Lia Weaver is left to take care of her family farm and two younger siblings when her parents are murdered in the woods one night by Watchers. The inhabitants of Frost live in fear of the Watchers – monsters who come out only at night. At the beginning of the book Lia’s top priority is to take care of her family and keep them safe from the Watchers. Then she meets Gabe and everything changes. Love blossoms and secrets abound.

I loved this story. It was very different from other dystopian books I’ve read. Ellison’s writing is very lyrical and enchanting. I loved her descriptions and sensory details. Gabe is an endearing hero and Lia is a strong character. I loved them both. This a delightful story and I can’t wait to read more from this author!
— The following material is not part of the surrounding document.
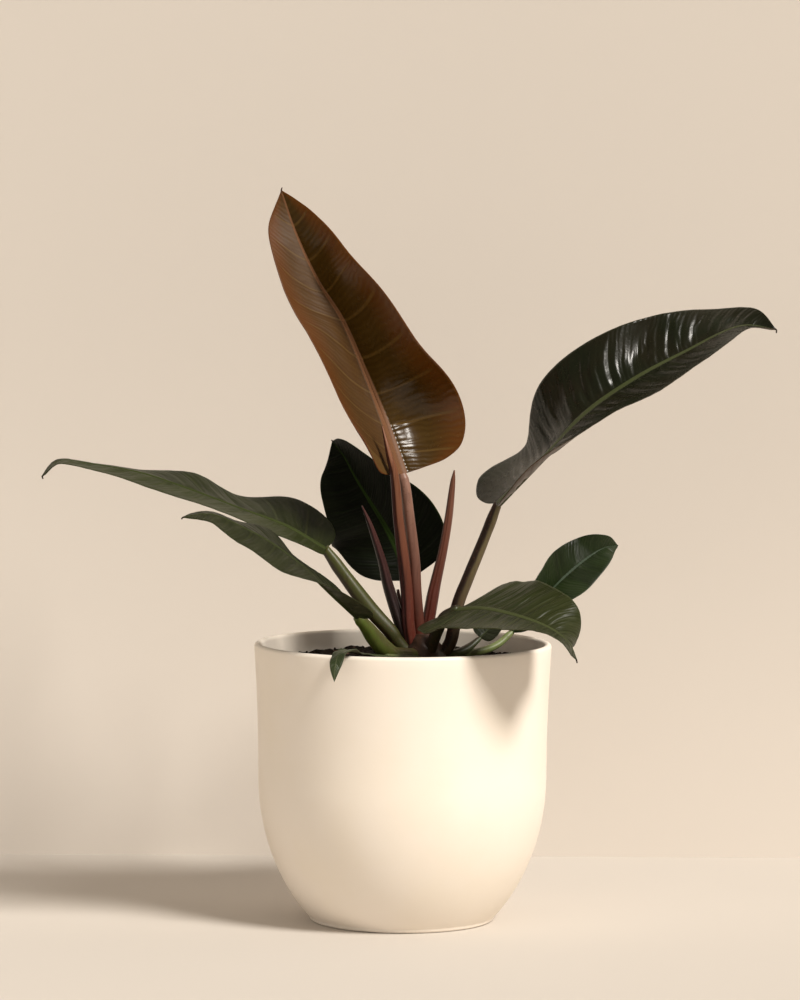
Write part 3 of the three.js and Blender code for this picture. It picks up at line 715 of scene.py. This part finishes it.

(reviewed 20 days after purchase)
ELSA CARRION reviewed on May 29, 2012

This story was very, very interesting and very, very good. One can see the world a frozen land; where most people work their fingers off and few are privileged. Lia is head of the household since her parents were killed. Her small family consists of her older brother, who had an accident when he was a child has left him unable to walk, and her younger sister, whom is very ditzy and likes to dream and wonder off. They have been told all their lives to stay out of the forest after dark and to keep the flowers close when they go out and Lia must go out very often. She must go into town to deliver her quota and exchange for supplies. They also have been told that “Fathers” are dangerous and “Watchers” are worst. But when ditzy finds a hurt Father in the woods one day while daydreaming, she wants to help him and therefore recruits Lia to help. I love dystopian stories and this is a very good one, I am looking forward to reading the next one. However, with Frost ending the way it did, I can’t wait to see what’s Kate has in mind.